Os nós mais complicados são os que ferem o amor sensível e belo, como aquele amor que ronda a loucura, de um homem e uma mulher que se entregam mutuamente no casamento, com toda a intensidade, para toda a vida. Mais forte ainda que a vontade humana, o vínculo desse amor é divino: «não separe o homem o que Deus uniu!», foi o aviso de Jesus àqueles que se propõem rebentar as fitas quando não são capazes de desatar os nós.

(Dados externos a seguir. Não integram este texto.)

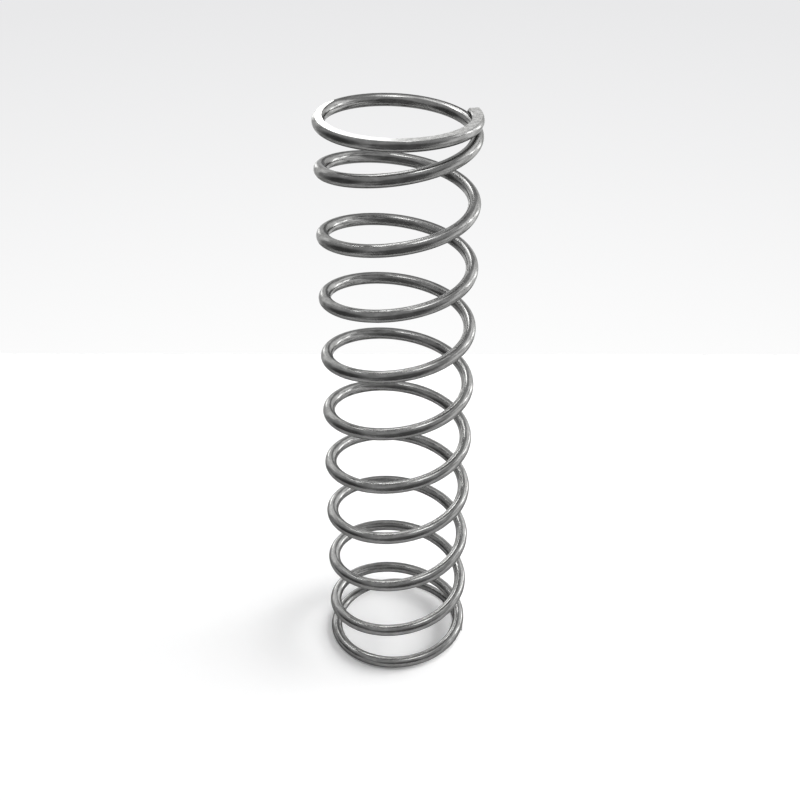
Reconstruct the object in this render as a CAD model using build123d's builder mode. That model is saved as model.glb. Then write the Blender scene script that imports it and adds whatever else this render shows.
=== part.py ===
"""Small helical compression spring, wound right-handed from one round wire.

The coils start and end in a squared end coil, wound nearly flat, and both ends are
ground across the axis so that the spring stands square between its seats.

Frame: millimetres, +Z along the spring's axis, origin on that axis in the bottom seat.
"""

from build123d import *

import os
from math import cos, pi, radians, sin

# ---- driving dimensions, in millimetres, turns and degrees -----------------------------

wire_diameter = 1.5
mean_diameter = 17.5
free_length = 75
total_turns = 11.075
tip_angle = -11                     # where the wire starts in the bottom seat, from +X

bottom_pitch = wire_diameter / 4    # start of the wire, laid nearly flat for grinding
lead_pitch = 3.3                    # rest of the bottom end coil, clear of its own tip
top_pitch = wire_diameter / 10      # end of the wire, closed onto the coil below

lead_start = 0.3                    # turns after the bottom tip
lead_blend = 0.3                    # turns over which the pitch changes
active_start = 1.1
active_blend = 0.2
top_flat_turns = 0.4                # turns before the top tip
top_blend = 0.9

bottom_tip_share = 0.25             # of the wire's thickness that grinding leaves
top_tip_share = 0.86

arcs_per_turn = 16                  # arcs that make up the bent wire

# ---- sizes worked out from them --------------------------------------------------------

wire_radius = wire_diameter / 2
mean_radius = mean_diameter / 2
start_height = bottom_tip_share * wire_diameter - wire_radius
end_height = free_length - top_tip_share * wire_diameter + wire_radius
top_start = total_turns - top_flat_turns - top_blend


def turns_past(turn, start, blend):
    """Turns made since `start`, where the change of pitch eases in over `blend` turns."""
    share = min(max((turn - start) / blend, 0), 1)
    eased = blend * (share**3 - share**4 / 2)
    return eased + max(turn - start - blend, 0)


def turns_by_pitch(turn):
    """Turns made so far at the bottom, the lead, the active and the top pitch."""
    past_bottom = turns_past(turn, lead_start, lead_blend)
    past_lead = turns_past(turn, active_start, active_blend)
    past_active = turns_past(turn, top_start, top_blend)
    return turn - past_bottom, past_bottom - past_lead, past_lead - past_active, past_active


bottom_turns, lead_turns, active_turns, top_turns = turns_by_pitch(total_turns)
rise_of_ends = bottom_turns * bottom_pitch + lead_turns * lead_pitch + top_turns * top_pitch
active_pitch = (end_height - start_height - rise_of_ends) / active_turns
pitches = (bottom_pitch, lead_pitch, active_pitch, top_pitch)


def on_centre_line(turn):
    """Point on the middle of the wire, so many turns after its bottom tip."""
    angle = radians(tip_angle) + 2 * pi * turn
    rise = sum(pitch * turns for pitch, turns in zip(pitches, turns_by_pitch(turn)))
    return Vector(mean_radius * cos(angle), mean_radius * sin(angle), start_height + rise)


# ---- the spring, one bent and ground wire ----------------------------------------------

arc_count = round(arcs_per_turn * total_turns)
arc_turns = total_turns / arc_count

with BuildPart() as spring:
    with BuildLine() as coil:
        bend = ThreePointArc(on_centre_line(0), on_centre_line(arc_turns / 2), on_centre_line(arc_turns))
        for index in range(2, arc_count + 1):
            bend = TangentArc(bend @ 1, on_centre_line(index * arc_turns), tangent=bend % 1)
    with BuildSketch(Plane(origin=coil.line @ 0, z_dir=coil.line % 0)):
        Circle(wire_radius)
    sweep(path=coil.line, is_frenet=True)

    # Both ends are ground: the seats are flats across the axis.
    split(bisect_by=Plane.XY, keep=Keep.TOP)
    split(bisect_by=Plane.XY.offset(free_length), keep=Keep.BOTTOM)

spring.part.label = "spring"

os.makedirs("parts", exist_ok=True)
export_step(spring.part, "parts/spring.step")

print("active pitch", round(active_pitch, 3), "mm")
print("wire length", round(sum(bend.length for bend in coil.edges()), 1), "mm")
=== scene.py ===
"""Looks of a small helical compression spring, coiled from round drawn steel wire.

The spring is one piece of wire. A Geometry Nodes tree coils a round tube along a path
whose pitch changes from the flat end coils to the open active ones, and grinds both
ends across the axis. The wire, its ground seats and its sheared ends are then finished
as separate steels, and the spring stands upright in a plain pale studio.
"""

import logging
from dataclasses import dataclass, field
from enum import Enum
from math import cos, pi, radians, sin
from typing import Any

import bpy
from mathutils import Matrix, Quaternion, Vector


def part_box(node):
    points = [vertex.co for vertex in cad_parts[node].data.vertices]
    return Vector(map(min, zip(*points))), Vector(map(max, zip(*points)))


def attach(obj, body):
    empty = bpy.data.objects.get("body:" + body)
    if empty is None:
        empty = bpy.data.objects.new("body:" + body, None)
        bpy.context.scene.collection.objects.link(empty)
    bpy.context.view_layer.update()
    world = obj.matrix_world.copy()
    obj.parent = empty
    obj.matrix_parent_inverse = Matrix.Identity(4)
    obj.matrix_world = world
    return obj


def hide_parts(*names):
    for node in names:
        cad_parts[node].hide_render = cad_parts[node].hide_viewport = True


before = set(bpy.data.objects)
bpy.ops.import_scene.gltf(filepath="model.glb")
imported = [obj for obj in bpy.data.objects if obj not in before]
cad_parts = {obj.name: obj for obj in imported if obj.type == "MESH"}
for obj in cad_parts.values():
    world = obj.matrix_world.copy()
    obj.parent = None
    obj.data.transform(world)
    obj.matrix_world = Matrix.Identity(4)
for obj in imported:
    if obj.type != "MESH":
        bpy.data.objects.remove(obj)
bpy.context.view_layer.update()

log = logging.getLogger("spring")

MILLIMETRE = 0.001

# Places of sockets that can't be told by name, because all kinds of data share the names.
COLOUR_A, COLOUR_B, MIXED_COLOUR = 6, 7, 2
NUMBER_A, NUMBER_B = 2, 3
COUNT_A, COUNT_B = 2, 3


class Reach(Enum):
    """What a card in the studio acts on."""

    ALL = "all"
    METAL = "metal"
    TABLE = "table"


# ---- small helpers ---------------------------------------------------------------------


def linear(hex_colour: str) -> tuple[float, float, float, float]:
    """Turn an sRGB colour into the linear values that shaders take.

    Args:
        hex_colour: The colour as six hex digits, such as "8f8e8b".

    Returns:
        Red, green, blue and alpha, each from 0 to 1.
    """
    channels = [int(hex_colour[place : place + 2], 16) / 255 for place in (0, 2, 4)]
    steps = [c / 12.92 if c <= 0.04045 else ((c + 0.055) / 1.055) ** 2.4 for c in channels]
    return steps[0], steps[1], steps[2], 1.0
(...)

O Pe. Bergoglio, que se tornaria mais tarde o Papa Francisco, teve oportunidade de ver este quadro na igreja de Sankt Peter no ano de 1986 e percebeu que tinha encontrado a solução para a dificuldade das nossas famílias, amarradas por tantos nós impossíveis de desfazer. Levou para a Argentina uma grande quantidade de reproduções e promoveu que se colocasse uma pintura igual numa igreja de Buenos Aires. A devoção a Maria Desatadora dos Nós juntou imediatamente dezenas de milhares de pessoas e multidões crescentes cada ano, impelidas pela necessidade e agradecidas a Maria por tantos nós que as suas mãos já desfizeram milagrosamente.
Em alemão, aglutinam-se frequentemente vários substantivos numa só palavra, como é o caso de «Knotenlöserin» e os argentinos copiaram a devoção alemã tão à letra que cunharam a palavra «Desatanudos», tudo pegado.
As multidões que acorriam ao santuário de «María Desatanudos» em Buenos Aires foram tão grandes, os efeitos da confiança em Maria tão inesperados, que Bergoglio comentou alguma vez que nunca se tinha sentido tanto nas mãos de Deus.
Em Fátima, citando Paulo VI, lembrou que «se queremos ser cristãos, devemos ser marianos; isto é, devemos reconhecer a relação essencial, vital e providencial que une Nossa Senhora a Jesus e nos abre o caminho que leva a Ele», mesmo que seja um caminho cheio de nós. Porque ainda está para aparecer um nó que lhe resista.